In a management déjà vu, VW opted to install software that recognized test conditions, and automatically turned the pollution control on, and when out of the test, having passed with flying colors, turned the pollution controls back on. The emissions standard was passed, EPA was happy, and no one was the wiser for it. For years.

Emisisons Test

Emisisons Test

Until Daniel Carter of the West Virginia Tech got hold of the VW Jetta and the VW Passat. In a small study funded by the International Council on Clean Transportation (ICCT) in late 2012 and completed in May 2013, they conducted field emissions tests for these two cars and did a double-take. Something must be wrong with what we did, they thought, because look: VW’s Jetta was emitting 15 to 35 times as much nitrogen oxide as the allowable limit, and the VW Passat, 5 to 20 times as much. Similar tests conducted by the US EPA and the California Air Resources Board (CARB) replicated their findings.

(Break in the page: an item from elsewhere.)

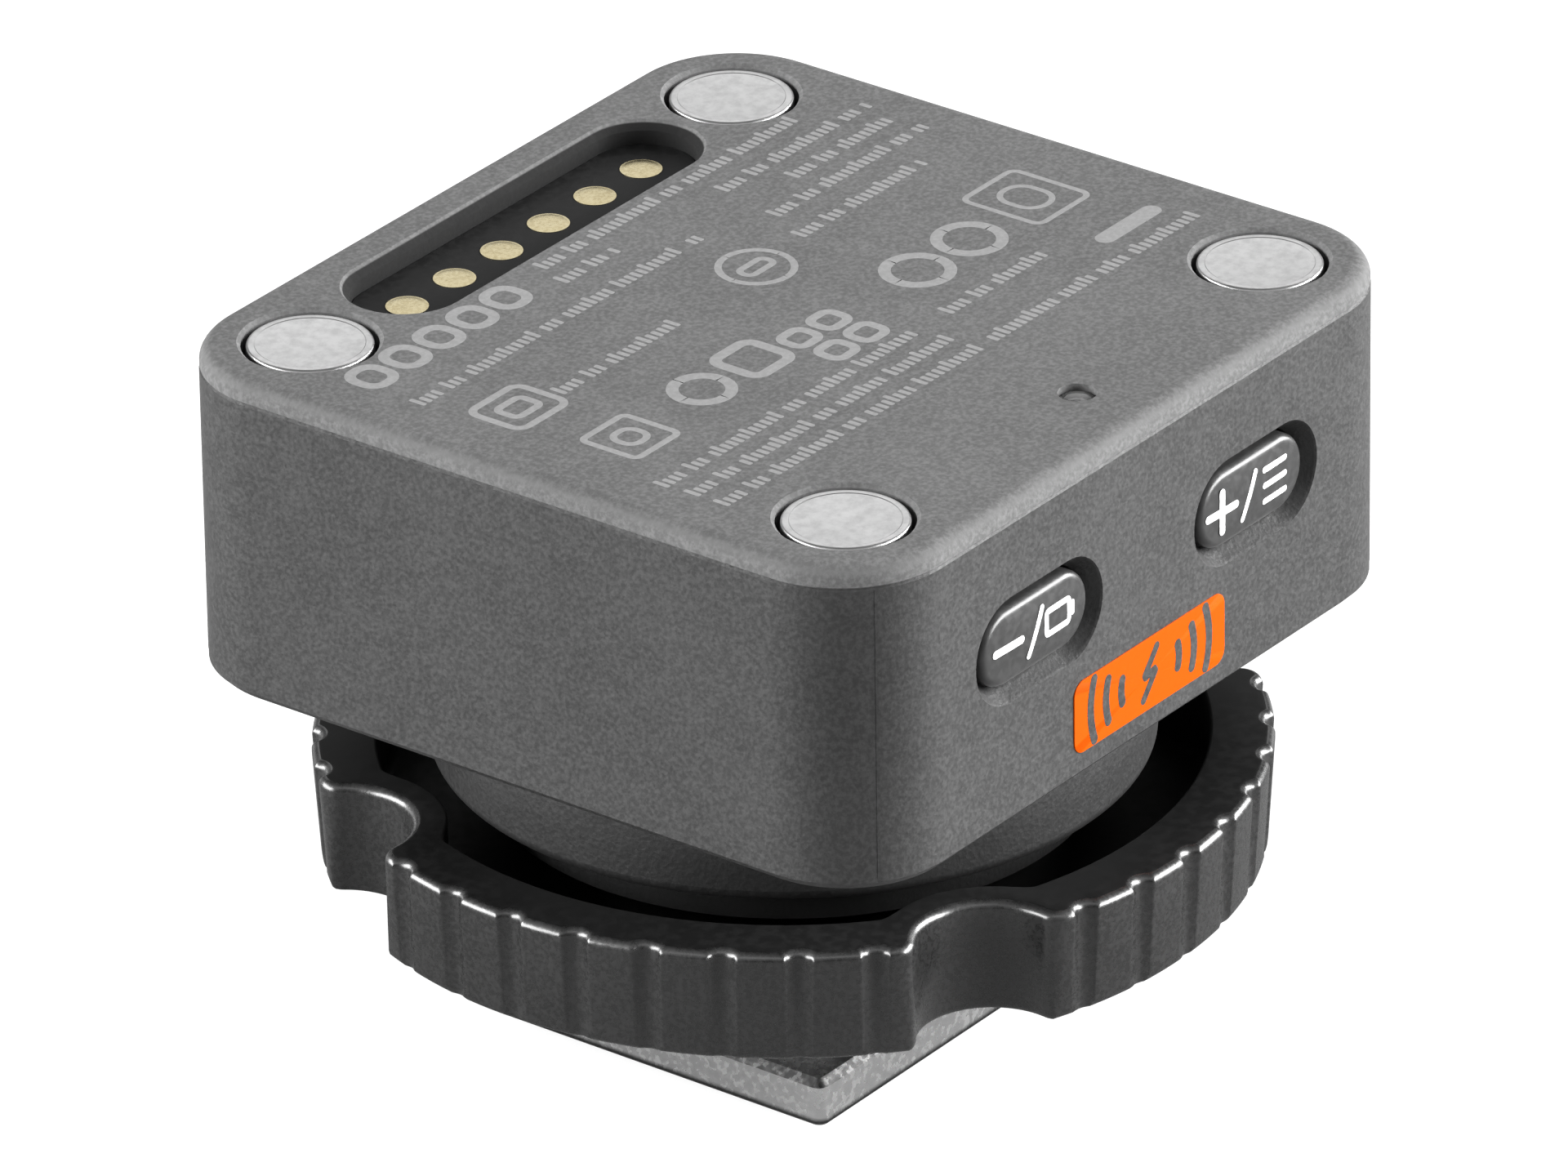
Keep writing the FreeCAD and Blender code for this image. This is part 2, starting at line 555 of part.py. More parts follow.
def ring_grips():
    """Cutters for the thumb notches and the flutes; the flutes lean in with the draft."""
    cutters = [cylinder(NOTCH_RADIUS, RING_BOTTOM - OVER, RING_TOP + OVER, polar(NOTCH_CENTRE_RADIUS, a))
               for a in notch_angles()]
    lean = math.degrees(math.atan2(RING_DRAFT, RING_HEIGHT))
    first = (360 / QUADRANTS - (FLUTES_PER_QUADRANT - 1) * FLUTE_PITCH) / 2
    flute_centre = RING_RADIUS + FLUTE_RADIUS - FLUTE_DEPTH
    for notch in notch_angles():
        for i in range(FLUTES_PER_QUADRANT):
            angle = notch + first + i * FLUTE_PITCH
            flute = cylinder(FLUTE_RADIUS, RING_BOTTOM - OVER, RING_TOP + OVER, V(flute_centre, 0, 0))
            flute.rotate(V(flute_centre, 0, RING_TOP), PRESS, lean)
            flute.rotate(V(0, 0, 0), UP, angle)
            cutters.append(flute)
    return cutters


def make_pressure_plate():
    """Washer that presses on the shoe; flats on the stem stop it turning with the ring."""
    bottom = RING_BOTTOM - PLATE_BELOW_RING
    top = bottom + PLATE_THICKNESS
    step = RING_BOTTOM + PLATE_LIP_HEIGHT + FIT
    body = cylinder(PLATE_RADIUS - PLATE_LIP, bottom, step).fuse(cylinder(PLATE_RADIUS, step, top))
    across = STEM_ACROSS_FLATS + 2 * RUNNING
    return body.cut(stem_core(bottom - OVER, top + OVER, HUB_BORE, across))


# ---- Case ---------------------------------------------------------------------------
def make_main_shell():
    """Lower shell with the boss and collar under it, screw posts, button holes and socket mouth."""
    body = rounded_block(CASE_WIDTH, CASE_DEPTH, CASE_BOTTOM, SEAM, CASE_RADIUS)
    body = body.makeChamfer(CASE_EDGE, edges_at(body, CASE_BOTTOM))
    body = body.makeChamfer(SEAM_GROOVE, edges_at(body, SEAM))
    boss = cylinder(BOSS_RADIUS, BOSS_BOTTOM, CASE_BOTTOM + FLOOR)
    boss = boss.makeFillet(BOSS_FILLET, edges_at(boss, BOSS_BOTTOM))
    collar = cylinder(COLLAR_RADIUS, COLLAR_BOTTOM, BOSS_BOTTOM + BOSS_FLOOR)
    body = union([body, boss, collar])
    body = body.cut(rounded_block(INNER_WIDTH, INNER_DEPTH, FLOOR_TOP, SEAM + OVER, INNER_RADIUS))
    body = body.cut(cylinder(BOSS_BORE, BOSS_FLOOR_TOP, FLOOR_TOP + OVER))
    body = body.cut(cylinder(COLLAR_BORE, COLLAR_BOTTOM - OVER, BOSS_FLOOR_TOP + OVER))
    body = body.fuse(union([cylinder(PILLAR_RADIUS, FLOOR_TOP, BOARD_BOTTOM, p) for p in CORNERS.values()]))
    cuts = []
    for p in CORNERS.values():
        cuts.append(cylinder(CASE_SCREW_HEAD_RADIUS + FIT, CASE_BOTTOM - OVER, CASE_SCREW_SEAT, p))
        cuts.append(cylinder(CASE_SCREW_RADIUS + FIT, CASE_BOTTOM, BOARD_BOTTOM + OVER, p))
    cuts += [cylinder(STEM_SCREW_RADIUS, STEM_SCREW_TIP, BOSS_FLOOR_TOP + OVER, p)
             for p in stem_screw_places()]
    hole = (BUTTON_HOLE_WIDTH, BUTTON_HOLE_HEIGHT)
    recess = (RECESS_WIDTH, RECESS_HEIGHT)
    for x in (-BUTTON_X, BUTTON_X):
        cuts.append(pill(*hole, FRONT - OVER, FRONT + WALL + OVER, x, BUTTON_Z))
        cuts.append(pill_funnel(recess, hole, FRONT, FRONT + RECESS_DEPTH, x, BUTTON_Z))
    cuts.append(usb_outline(SIDE - WALL - OVER, SIDE + OVER, MOUTH_GAP))
    return body.cut(union(cuts)).removeSplitter()


def make_top_cover():
    """Cover with a rounded top edge, a locating skirt, magnet cups and screw pillars."""
    plate = rounded_block(CASE_WIDTH, CASE_DEPTH, SEAM, CASE_TOP, CASE_RADIUS)
    plate = plate.makeFillet(TOP_FILLET, edges_at(plate, CASE_TOP))
    plate = plate.makeChamfer(SEAM_GROOVE, edges_at(plate, SEAM))
    width = INNER_WIDTH - 2 * FIT
    depth = INNER_DEPTH - 2 * FIT
    inside = rounded_block(width, depth, BOARD_TOP, SEAM, INNER_RADIUS - FIT)
    thick = inside.common(block(width, depth, TOP_UNDERSIDE, SEAM))
    hollow = block(INNER_WIDTH - 2 * SKIRT, INNER_DEPTH - 2 * SKIRT, BOARD_TOP - OVER, SEAM + OVER)
    skirt = inside.common(block(width, depth, SEAM - SKIRT_HEIGHT, SEAM)).cut(hollow)
    cups = union([cylinder(MAGNET_HOLE + CUP_WALL, CUP_BOTTOM, SEAM, p) for p in CORNERS.values()])
    pillars = union([cylinder(PILLAR_RADIUS, BOARD_TOP, SEAM, p) for p in CORNERS.values()])
    body = union([plate, thick, skirt, cups.common(inside), pillars])
    cuts = []
    for p in CORNERS.values():
        edge = V(p.x, p.y, CASE_TOP - HOLE_EDGE)
        cuts.append(cylinder(MAGNET_HOLE, CUP_BOTTOM + CUP_WALL, CASE_TOP + OVER, p))
        cuts.append(Part.makeCone(MAGNET_HOLE, MAGNET_HOLE + HOLE_EDGE, HOLE_EDGE, edge))
        cuts.append(cylinder(CASE_SCREW_RADIUS, BOARD_TOP - OVER, CASE_SCREW_TIP + PILLAR_PILOT_EXTRA, p))
    cuts.append(slot_block(POCKET_LENGTH, POCKET_WIDTH, TOP_UNDERSIDE - OVER, CASE_TOP + OVER, POCKET_PLACE))
    cuts.append(pocket_rim())
    cuts.append(block_flange_outline(BLOCK_BOTTOM - OVER, TOP_UNDERSIDE, FIT))
    cuts.append(cylinder(LIGHT_RADIUS + FIT, TOP_UNDERSIDE - OVER, CASE_TOP + OVER, LIGHT_PLACE))
    flange_seat = TOP_UNDERSIDE - LIGHT_FLANGE_HEIGHT - FIT
    cuts.append(cylinder(LIGHT_RADIUS + LIGHT_FLANGE + FIT, flange_seat, TOP_UNDERSIDE, LIGHT_PLACE))
    return body.cut(union(cuts)).removeSplitter()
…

So what happened here? Humans are the micro building blocks on which systems, corporations, cities, and nations are built. Some individual in VW said, I don’t know the answer to this test, so let’s cheat. Others, including the VW CEO, Martin Winkerton, said, that’s a good idea.

There was any number of options VW could have espoused. Other companies solved this problem. This answer is currently available to mankind. I’m not saying steal other engineer’s solutions – that would mean cheating off of another’s paper. They could have hired someone to provide that solution. Even if it wasn’t, they could have invested in R&D to come up with safer solutions in the future. They could have opted for biodiesel as a fuel: a life-cycle emission test by the US Department of Energy (DOE) found the tailpipe PM10 emissions of biodiesel are 68% lower than conventional biodiesel, and life-cycle particulate emissions are 32% lower than conventional diesel fuel4. They could have done what I have been taught to do by my father when I don’t know during a test: write ‘I don’t know’ on the test, and ask the teacher what the answer is, so you know next time. I would proudly write ‘I don’t know’, and yes, get 0 marks. I was fine with that.

I suspect the argument VW would make is, we have people’s jobs to protect. Now, how on earth are you going to protect jobs when you are: endangering lives with pollution from your 11 million vehicles sold worldwide that tremendously harm the lungs, create smog, and break the law? Volkswagen effectively said, we know there is a law to protect people, and we as a company place our profits before safety. We choose to cheat, and lie. That is what I’d expect from a 5 year old who has not been given the lesson of honesty and integrity yet.

My father would say, the truth will always out. And it did. And look at the fallout – this one lie cost VW 1/3 of its market capitalization: VW experienced a 43% drop in share value, approximately $ 30.69 Bn (VW’s last year’s profit was $ 12 Bn); VW plans to set aside $ 7.3 Bn to cover the cost of the scandal, the US could impose an $18 Bn fine on VW. Add to that the loss of sales, employee turnover, the crippling blow to VW, considered #67 on Forbes ‘World’s Most Valuable Brands’, and the US Department of Justice is contemplating criminal charges, and we are looking at a blow that VW might not recover from. Everything Das Auto’s German engineering and claims of safety stood for, is out the window.

Do you, VW, really stand for business at any cost?

The three biggest words in a corporation have to be integrity, transparency, and accountability, in that order. You have to mean what you say, and say what you mean on a human level. Otherwise everything else will just be lies, with the billions of dollars of corporations behind you. You will receive this answer from all who believe in goodness, wellness and truth: to the power of NOx.